Le warrantage paysan, mis en place au Burkina Faso depuis 2005, offre une possible réponse aux défis de l’insécurité alimentaire dans les pays du Sahel en période de soudure. En échange d’un crédit, les producteurs stockent une partie de leur récolte dans des entrepôts collectifs, évitant ainsi les pénuries et garantissant en théorie des prix stables. Explications dans cet article extrait de la revue Sesame 14.

Par Élodie Maître d’Hôtel,

Économiste du développement à l’UMR Moisa du Centre de coopération Internationale en Recherche Agronomique pour le Développement (CIRAD), elle a mené une évaluation d’impact sur le warrantage dans l’ouest du Burkina Faso, avec Tristan Le Cotty (Cired-Cirad), Issoufou Porgo (Confédération paysanne du Faso), Julie Subervie (CEE-M-Inrae) et Raphaël Soubeyran (CEE-M-Inrae).

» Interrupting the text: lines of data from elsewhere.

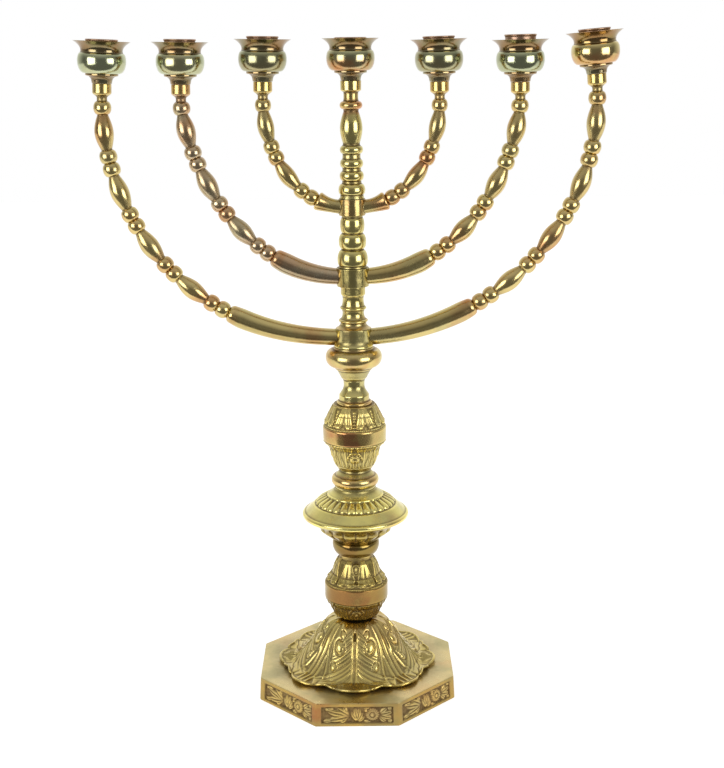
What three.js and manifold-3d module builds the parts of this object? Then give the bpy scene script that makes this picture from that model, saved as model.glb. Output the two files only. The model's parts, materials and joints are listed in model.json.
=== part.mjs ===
// A seven-light candelabra of turned and cast brass: an octagonal base, a leaf foot, a stem of stacked
// turnings drawn together by a rod, three pairs of arms on hubs, and seven cups with loose liners.
// Millimetres, +Z up. The origin is on the stem's axis, on the surface that the base stands on.
// The front is -Y, and left and right are as seen from the front.
import * as THREE from "three";
import { mergeVertices } from "three/addons/utils/BufferGeometryUtils.js";
import Module from "manifold-3d";

const wasm = await Module();
wasm.setup();

// Fits
const seatGap = 0.05;
const runningGap = 0.3;
const overrun = 2;
const weldDistance = 1e-4;

// Tie rod with its washer and nut
const rodRadius = 4;
const rodEndBelowNut = 1.5;
const rodSocketDepth = 22;
const washerRadius = 12;
const washerThickness = 1.5;
const nutRadius = 7.5;
const nutHeight = 6.5;

// Octagonal base
const baseHeight = 21.4;
const baseCornerRadius = 96.2;
const baseDraft = 1.2;
const baseWall = 5;
const baseTopThickness = 4;
const panelSideMargin = 4.6;
const panelTopMargin = 3.2;
const panelBottomMargin = 2.6;
const panelDepth = 1.3;

// Leaf foot
const footHeight = 44.8;
const footWall = 3;
const footTopRadius = 19;
const footShoulderRadius = 29.5;
const footWaistRadius = 41;
const footInnerRim = 52;
const footTipRadius = 73;
const footNotchRadius = 63;
const footTipLift = 3.4;
const footEdgeThickness = 1.6;
const footRibHeight = 1.4;

// Stem turnings from the foot up: height and greatest radius
const lowerKnopHeight = 62;
const lowerKnopRadius = 29;
const lowerRingHeight = 13.6;
const lowerRingRadius = 21;
const discHeight = 50;
const discRadius = 48.1;
const upperRingHeight = 17.4;
const upperRingRadius = 21.4;
const upperKnopHeight = 60.4;
const upperKnopRadius = 28.4;
const neckHeight = 21.5;
const neckRadius = 15.7;
const collarHeight = 30.3;
const collarRadius = 25;
const hubLowHeight = 16;
const hubLowRadius = 17.3;
const stemLowHeight = 37.2;
const stemLowRadius = 15.6;
const hubMiddleHeight = 16;
const hubMiddleRadius = 14;
const stemMiddleHeight = 45;
const stemMiddleRadius = 13.2;
const hubTopHeight = 14;
const hubTopRadius = 11.4;
const stemTopHeight = 98.7;
const stemTopRadius = 11.5;

// Arms
const tenonRadius = 4.2;
const tenonWeb = 2;
const tenonBite = 6;
const waistRadius = 4.4;
const armNeckRadius = 4.3;
const armNeckLength = 3;
const tipCollarRadius = 8;
const tipCollarLength = 11.4;
const tipCollarRound = 3.8;
const outerArch = {
  arcStart: 4,
  straight: 31,
  olives: 4,
  beadRadius: 7.6,
  beadLength: 11.1,
  oliveRadius: 8.1,
  oliveLength: 30,
  tubeRadius: 7.2,
  shoulderRadius: 8.9,
  shoulderLength: 5,
};
const middleArch = {
  arcStart: 4,
  straight: 14.4,
  olives: 3,
  beadRadius: 7.5,
  beadLength: 10.6,
  oliveRadius: 8,
  oliveLength: 27.5,
  tubeRadius: 6.9,
  shoulderRadius: 9,
  shoulderLength: 5,
};
const innerArch = {
  arcStart: 6,
  straight: 16.5,
  olives: 2,
  beadRadius: 6.9,
  beadLength: 10,
  oliveRadius: 7.1,
  oliveLength: 25.5,
  tubeRadius: 6.6,
  shoulderRadius: 8.1,
  shoulderLength: 0.8,
};
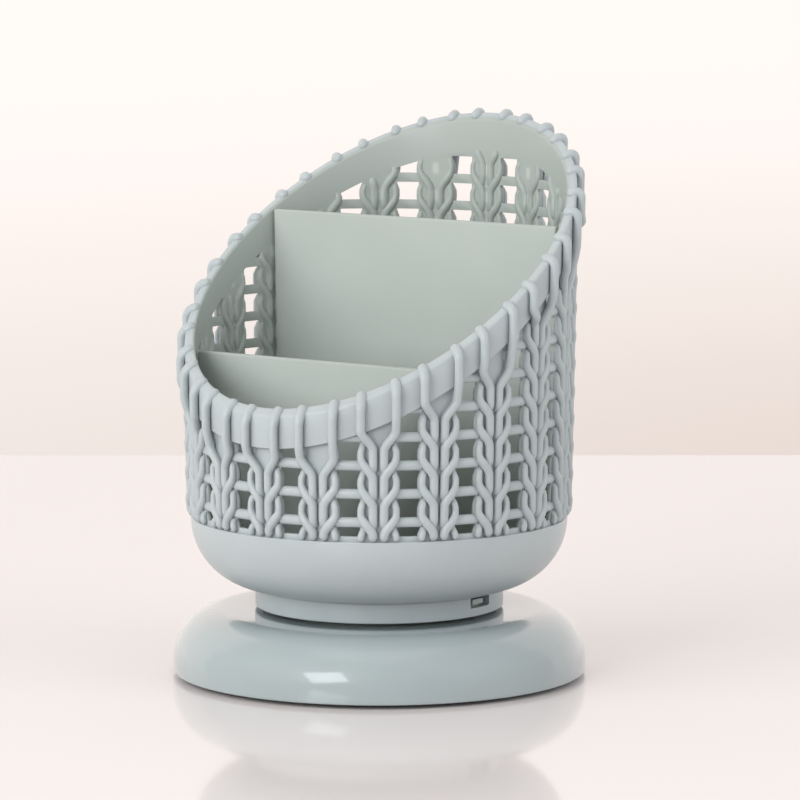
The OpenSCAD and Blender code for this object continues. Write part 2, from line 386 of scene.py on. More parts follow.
def knit_paint(graph, place):
    """Paint of the knit wall: plain outside, a painted shade inside, darker and a little greener.

    The web in the middle of a knit column is thin, and once in every row it gets a painted light, paler,
    as if light showed through it.
    """
    x, y, z = graph.split(place)
    # Mask of the outer faces; the inner ones get a painted shade
    outside = graph.ease(wall_depth(graph, place), INSIDE_UP_TO, OUTSIDE_FROM)
    column = graph.math("ARCTAN2", x, -y) * (COLUMNS / FULL_TURN)
    beside = graph.absolute(column - graph.floor(column + 0.5)) * COLUMN_PITCH
    row = (z - FIRST_STITCH) / ROW_PITCH
    rows = graph.cosine((row - 0.45) * FULL_TURN) * 0.5 + 0.5
    # Where the painted light falls on the web, once in every row
    web = graph.ease(beside, 0.2 * MM, 1.4 * MM, 1.0, 0.0) * graph.ease(rows, 0.4, 0.9)
    clouds = noise(graph, place, CLOUD_SCALE, 3.0)
    skin = noise(graph, place, GRAIN_SCALE, 3.0, 0.6)
    # Inner faces: painted shade, with painted light on the web
    inner = graph.blend(web * 0.4, SAGE_PAINTED_SHADE_INSIDE, PAINTED_WEB_LIGHT)
    outer = graph.blend(graph.ease(clouds, 0.35, 0.65), SAGE, SAGE_SHADE)
    return {
        "Base Color": graph.blend(outside, inner, outer),
        "Roughness": 0.38 + (clouds - 0.5) * 0.10 + (skin - 0.5) * 0.06,
        "Normal": bump(graph, skin, SKIN_DEPTH),
    }


sage_wall = material("sage_wall_plastic", {"IOR": 1.5}, knit_paint)


def worn_metal(tone, shade, roughness, rings):
    """Paint of turned or plated metal: turning lines round the Z axis and faint tarnish."""

    def paint(graph, place):
        x, y, z = graph.split(place)
        lines = noise(graph, graph.join(graph.root(x * x + y * y) * rings, 0.0, z * rings), 1.0, 2.0)
        tarnish = noise(graph, place, TARNISH_SCALE, 4.0)
        return {
            "Base Color": graph.blend(graph.ease(tarnish, 0.4, 0.7), tone, shade),
            "Roughness": roughness + (lines - 0.5) * 0.16 + (tarnish - 0.5) * 0.10,
            "Normal": bump(graph, lines, 0.01 * MM),
        }

    return paint


steel = material(
    "plated_steel",
    {"Metallic": 1.0},
    worn_metal(colour(0.78, 0.79, 0.81), colour(0.66, 0.67, 0.68), 0.28, 9000.0),
)
ball_steel = material(
    "polished_ball_steel",
    {"Metallic": 1.0},
    worn_metal(colour(0.84, 0.85, 0.87), colour(0.76, 0.77, 0.79), 0.10, 1200.0),
)


# ---------------------------------------------------------------- pieces
def keep(obj, body, replaced=()):
    """obj is finished: it moves with body and stands for replaced."""
    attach(obj, body)
    if replaced:
        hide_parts(*replaced)
    return obj


def put(name, mesh, finish):
    obj = bpy.data.objects.new(name, mesh)
    bpy.context.scene.collection.objects.link(obj)
    if not mesh.materials:
        mesh.materials.append(finish)
    return obj


def flatten(obj, sharp=35.0):
    """Turns obj with its modifiers into a plain mesh, smooth but for its sharp edges."""
    bpy.context.view_layer.update()
    evaluated = obj.evaluated_get(bpy.context.evaluated_depsgraph_get())
    mesh = bpy.data.meshes.new_from_object(evaluated)
    obj.modifiers.clear()
    obj.data = mesh
    mesh.shade_smooth()
    mesh.set_sharp_from_angle(angle=math.radians(sharp))
    return obj


def fillet(before, corner, after, radius, steps):
    """Points of the arc that rounds a corner of an outline."""
    to_before = (before - corner).normalized()
    to_after = (after - corner).normalized()
    half = to_before.angle(to_after) / 2
    middle = (to_before + to_after).normalized()
    centre = corner + middle * (radius / math.sin(half))
    start = corner + to_before * (radius / math.tan(half)) - centre
    end = corner + to_after * (radius / math.tan(half)) - centre
    sweep = start.angle(end)
    points = []
    for i in range(steps + 1):
        share = i / steps
        near = math.sin((1 - share) * sweep) / math.sin(sweep)
        far = math.sin(share * sweep) / math.sin(sweep)
        points.append(centre + start * near + end * far)
    return points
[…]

Élodie Maître d’Hôtel © Gilles Sire 2023

Les pays du Sahel, régulièrement frappés par des épisodes d’insécurité alimentaire, sont particulièrement vulnérables en période de « soudure », quand les stocks de céréales (mil, sorgho et maïs) de l’année précédente viennent à manquer, avant que survienne la nouvelle récolte. Une situation qui a une incidence directe sur les prix des céréales. Car, au sein d’une année, les prix augmentent en moyenne de 40 % entre les saisons de récolte et celles de  soudure. Or, en plus de stocks bas, les familles n’ont alors plus suffisamment de liquidités pour s’approvisionner sur les marchés, entrant dans des cercles vicieux d’endettement.

Au Burkina Faso, pour faire face à ce phénomène, les groupements de producteurs agricoles, en collaboration avec des institutions de microfinance, mettent en œuvre le « warrantage » paysan depuis 2005. Le principe : en échange d’un crédit auprès d’une institution bancaire ou de microfinance, les producteurs stockent une partie de leur récolte dans un entrepôt collectif, ce qui constitue la garantie – « warrant », en anglais – du crédit obtenu. Lequel permet à ces paysans de ne pas être contraints de vendre leurs céréales à prix bas en saison de récolte.

Deux conditions sont toutefois requises pour assurer la réussite du dispositif : d’abord, des infrastructures de stockage conçues pour résister aux attaques de ravageurs et aux infiltrations d’eau. Ensuite, des relations de confiance entre les institutions financières et les organisations de producteurs, qui ne se décrètent pas mais se construisent dans le temps. En effet, les céréales sont stockées pendant six mois dans un entrepôt scellé par un système de double cadenas, une clé étant détenue par le groupement et l’autre par l’institution financière.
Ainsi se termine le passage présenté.